#### Work instructions:
In the listing that follows, the range to quote begins at the line that has "Reconstruct the object" and ends after the line that has "planter's flat underside."; quote it verbatim and add nothing.

[Dataset records]
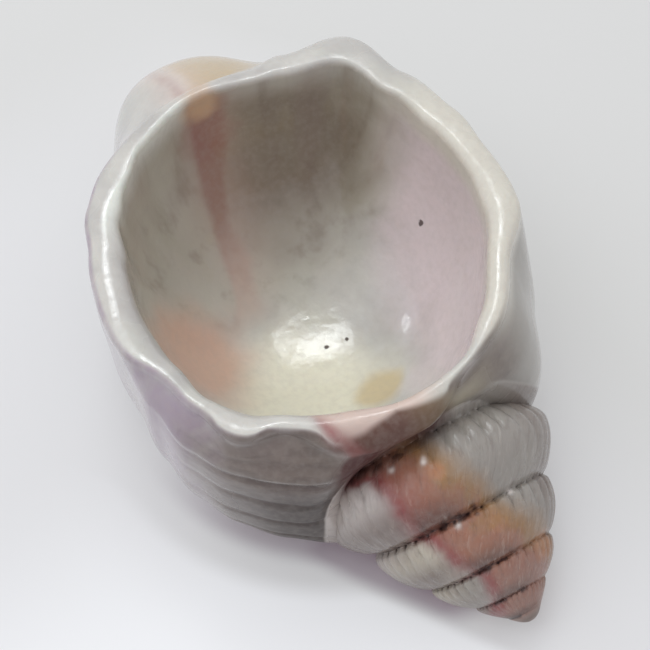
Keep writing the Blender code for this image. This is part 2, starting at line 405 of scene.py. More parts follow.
    def section(self, angle: float, spire: Spire) -> list[Vector]:
        """Draws one upright section of the bowl.

        Args:
            angle: of the section round the bowl, in radians.
            spire: the spire, which the wall is cut back from.

        Returns:
            The section's points, from the foot over the lip to the middle of the floor.
        """
        lobe = self.lobe_at(angle)
        inner_fall = self.lip_drop + self.lip_rounding * (lobe.crest - lobe.inner)
        outer_top = self.rim_height - lobe.fall
        inner_top = self.rim_height - inner_fall
        depth = inner_top - self.floor_thickness
        out = Vector((math.cos(angle), math.sin(angle), 0.0))
        up = Vector((0.0, 0.0, 1.0))
        points = [Vector()]
        points += [out * (lobe.foot - self.foot_round) * share for share in (0.5, 1.0)]
        for share in self.wall_shares():
            height = self.foot_rise + (outer_top - self.foot_rise) * share
            radius = self.wall_radius(angle, height, outer_top, lobe, spire)
            points.append(out * radius + up * height)
        for step in range(self.lip_rings + 1):
            turn = math.pi * step / self.lip_rings
            across = math.cos(turn)
            edge, fall = (lobe.outer, lobe.fall) if across > 0.0 else (lobe.inner, inner_fall)
            radius = lobe.crest + (edge - lobe.crest) * abs(across) ** self.lip_curve
            height = self.rim_height - fall * (1.0 - math.sin(turn) ** self.lip_curve)
            points.append(out * radius + up * height)
        for step in range(1, self.hollow_rings + 1):
            turn = 0.5 * math.pi * step / (self.hollow_rings + self.last_ring_gap)
            share = math.cos(turn) ** self.hollow_curve
            radius = (lobe.inner * share + self.floor_radius * (1.0 - share)) * share
            height = self.floor_thickness + depth * (1.0 - math.sin(turn))
            points.append(out * radius + up * height + self.hollow_shift * (1.0 - share))
        points.append(self.hollow_shift + up * self.floor_thickness)
        return points


class Value:
    """A number that varies over the surface. Python expressions on values add Math nodes."""

    def __init__(self, bench: "NodeBench", socket: bpy.types.NodeSocket) -> None:
        """Wraps a node's output.

        Args:
            bench: where further nodes are made.
            socket: the output that holds the number.
        """
        self.bench = bench
        self.socket = socket

    def maths(self, operation: str, *inputs: "Value | float") -> "Value":
        """Adds a Math node.

        Args:
            operation: the Math node's operation.
            inputs: the node's inputs, in order.

        Returns:
            The node's result.
        """
        node = self.bench.make("ShaderNodeMath", {"operation": operation}, dict(enumerate(inputs)))
        return Value(self.bench, node.outputs[0])

    def __add__(self, other: "Value | float") -> "Value":
        """Returns the sum."""
        return self.maths("ADD", self, other)

    def __radd__(self, other: float) -> "Value":
        """Returns the sum with a plain number before it."""
        return self.maths("ADD", other, self)

    def __sub__(self, other: "Value | float") -> "Value":
        """Returns the difference."""
        return self.maths("SUBTRACT", self, other)

    def __rsub__(self, other: float) -> "Value":
        """Returns a plain number less this one."""
        return self.maths("SUBTRACT", other, self)

    def __mul__(self, other: "Value | float") -> "Value":
        """Returns the product."""
        return self.maths("MULTIPLY", self, other)

    def __truediv__(self, other: "Value | float") -> "Value":
        """Returns the quotient."""
        return self.maths("DIVIDE", self, other)

    def __pow__(self, other: float) -> "Value":
        """Returns this number raised to a power."""
        return self.maths("POWER", self, other)

    def __abs__(self) -> "Value":
        """Returns the size of this number without its sign."""
        return self.maths("ABSOLUTE", self)

    def clamped(self) -> "Value":
        """Returns this number held between 0 and 1."""
        return self.maths("MINIMUM", self.maths("MAXIMUM", self, 0.0), 1.0)

    def bell(self, width: float) -> "Value":
        """Returns 1 where this number is 0, falling to a third at one width either side."""
        share = self * (1.0 / width)
        return self.maths("EXPONENT", share * share * -1.0)

    def step(self, low: "Value | float", high: "Value | float") -> "Value":
        """Turns this number into a smooth step.

        Args:
            low: where the step starts.
            high: where the step ends, which may lie below its start.

        Returns:
            0 up to the start, 1 past the end and a smooth rise between them.
        """
        inputs = {"Value": self, "From Min": low, "From Max": high}
        node = self.bench.make("ShaderNodeMapRange", {"interpolation_type": "SMOOTHSTEP"}, inputs)
        return Value(self.bench, node.outputs["Result"])

    def follow(self, points: Line) -> "Value":
        """Looks up this number on a line through a few points.

        Args:
            points: a number and a height for each point, the numbers in rising order.

        Returns:
            The line's height over this number.
        """
        total = points[0][1]
        for (low, start), (high, end) in zip(points, points[1:]):
            inputs = {"Value": self, "From Min": low, "From Max": high, "To Max": end - start}
            node = self.bench.make("ShaderNodeMapRange", {}, inputs)
            total = Value(self.bench, node.outputs["Result"]) + total
        return total

    def curve(self, points: Line) -> "Value":
        """Looks up this number on a smooth curve through many points.

        Args:
            points: a number and a height for each point, the numbers in rising order.

        Returns:
            The curve's height over this number.
        """
        start, span = points[0][0], points[-1][0] - points[0][0]
        low = min(height for _, height in points)
        rise = max(height for _, height in points) - low
        node = self.bench.make("ShaderNodeFloatCurve", {}, {"Value": (self - start) * (1.0 / span)})
        line = node.mapping.curves[0]
        places = [((at - start) / span, (height - low) / rise) for at, height in points]
        line.points[0].location, line.points[-1].location = places[0], places[-1]
        for at, height in places[1:-1]:
            line.points.new(at, height)
        node.mapping.update()
        return Value(self.bench, node.outputs[0]) * rise + low


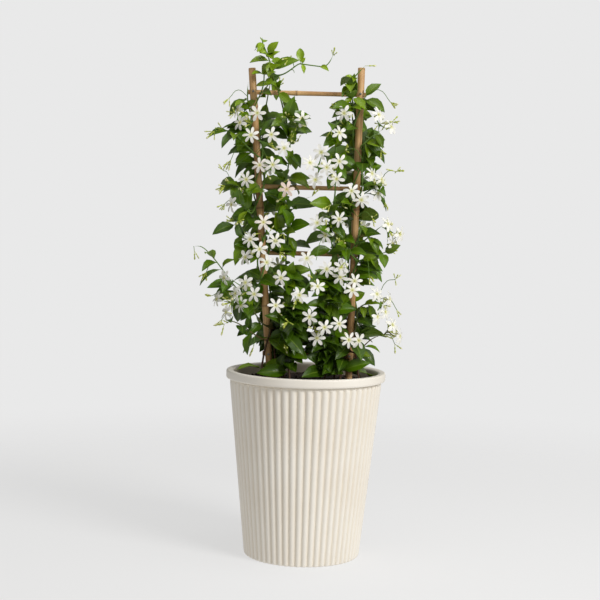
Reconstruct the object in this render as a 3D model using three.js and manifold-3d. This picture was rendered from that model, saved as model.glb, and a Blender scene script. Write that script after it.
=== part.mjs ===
// A star jasmine trained on a small bamboo ladder, in a fluted planter.
// Millimetres, +Z up. The origin is the middle of the planter's flat underside.

import * as THREE from 'three';
import { mergeVertices } from 'three/addons/utils/BufferGeometryUtils.js';
import Module from 'manifold-3d';

const wasm = await Module();
wasm.setup();

const radians = THREE.MathUtils.degToRad;

// Planter
const POT_HEIGHT = 262;
const RIM_RADIUS = 112.5;
const RIM_FACE = 12;
const RIM_ROUNDING = 2.4;
const LIP_WIDTH = 9;
const RIB_COUNT = 60;
const RIB_DEPTH = 2;
const RIB_SHOULDER = 0.22;
const RIB_CROWN = 0.1;
const RIB_TOP = 246;
const FOOT_RADIUS = 81.8;
const BODY_SLOPE = 0.1032;
const FOOT_ROUNDING = 2.2;
const COVE_RADIUS = 104.8;
const FLOOR_THICKNESS = 12;
const INNER_FOOT_RADIUS = 73;
const INNER_TOP_RADIUS = 101.4;
const LIP_ROUNDING = 4;
const LATHE_SIDES = 32;

// Soil
const SOIL_TOP = 248;
const SOIL_SIDES = 16;
const SOIL_SHOULDER = 24;
const SOIL_WALL_GAP = 2.2;
const HOLE_CLEARANCE = 0.8;
const CLEARANCE = 0.3;
const CUT_PAST = 0.01;

// Ladder: two stakes that lean apart, and four rungs fixed behind them
const STAKE_RADIUS = 5.25;
const STAKE_SIDES = 8;
const STAKE_DEPTH = 110;
const STAKE_NODE_SPACING = 140;
const FIRST_STAKE_NODE = 72;
const CANE_RING = 2.5;
const CANE_SWELL = 1.09;
const STAKES = {
  left: { foot: -50.7, lean: -0.0821, top: 684.5 },
  right: { foot: 60.7, lean: 0.0132, top: 688.5 },
};
const RUNG_RADIUS = 3.5;
const RUNG_SIDES = 6;
const RUNG_HEIGHTS = [284, 427, 520, 652];
const RUNG_OVERHANG = 3.5;
const RUNG_NODE_SPACING = 200;
const RUNG_DEPTH = STAKE_RADIUS + RUNG_RADIUS + CLEARANCE;
const NAIL_RADIUS = 0.9;
const NAIL_HEAD_RADIUS = 2;
const NAIL_HEAD_THICKNESS = 0.9;
const NAIL_PAST_RUNG = 1.5;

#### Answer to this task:
Reconstruct the object in this render as a 3D model using three.js and manifold-3d. This picture was rendered from that model, saved as model.glb, and a Blender scene script. Write that script after it.
=== part.mjs ===
// A star jasmine trained on a small bamboo ladder, in a fluted planter.
// Millimetres, +Z up. The origin is the middle of the planter's flat underside.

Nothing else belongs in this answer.